Date: 2015-11-10 09:24 am (UTC)
From: [identity profile] ffutures.livejournal.com
I'd need to look into the timing on both of these, thanks for the suggestions.

Date: 2015-11-10 10:30 am (UTC)
From: [identity profile] jhall1.livejournal.com
The Sherlock Holmes stories.

Arguably The Hobbit / Lord of the Rings qualifies.

Date: 2015-11-10 04:01 pm (UTC)
From: [identity profile] ffutures.livejournal.com
OK, yes, both are possibilities. With Holmes there's the big disconnect of his "death", of course.

Date: 2015-11-10 04:19 pm (UTC)
From: [identity profile] jhall1.livejournal.com
Yes, that was what I was thinking of. I understand that Conan Doyle was tired of the character, and thought that killing him off would put an end to him, but then was forced to bow to reader pressure and bring him back.

Date: 2015-11-11 04:59 am (UTC)
From: [identity profile] whswhs.livejournal.com
Both L. Frank Baum and Hugh Lofting tried to do the same thing: Lofting by sending Dr. Doolittle to the moon in Dr. Doolittle in the Moon, and Baum by having Oz magically made invisible to the outside world after a failed invasion in The Emerald City of Oz. It didn't work either time. In fact Baum didn't even get out of writing more Oz books by dying!

Date: 2015-11-10 04:02 pm (UTC)
From: [identity profile] ffutures.livejournal.com
Good one.

Date: 2015-11-10 12:05 pm (UTC)
From: [identity profile] draconin.livejournal.com
I think a definite contender would be Madeleine L'Engle's A Wrinkle in Time.

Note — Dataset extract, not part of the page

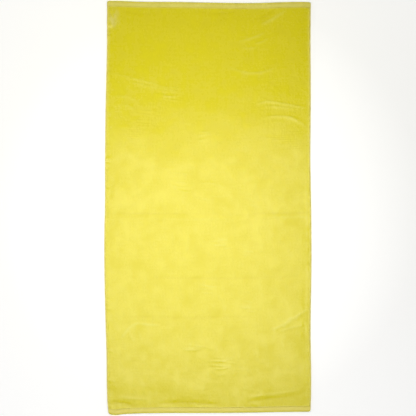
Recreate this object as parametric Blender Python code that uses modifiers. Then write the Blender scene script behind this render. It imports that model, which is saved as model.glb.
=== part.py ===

The original was written in 1959/60 but it was only after it won awards and acclaim that the sequels were published, the first over a decade later, in 1973. I doubt that she had those in mind when she began writing as the first book reads to me as completely self contained.

Date: 2015-11-10 04:02 pm (UTC)
From: [identity profile] ffutures.livejournal.com
That's another good one - thanks.

Date: 2015-11-10 05:54 pm (UTC)
From: [identity profile] jeymien.livejournal.com
Stephen R. Donaldson's Chronicles of Thomas Covenant. It seemed done after the second trilogy in 1983, then he released a new quartet in 2004.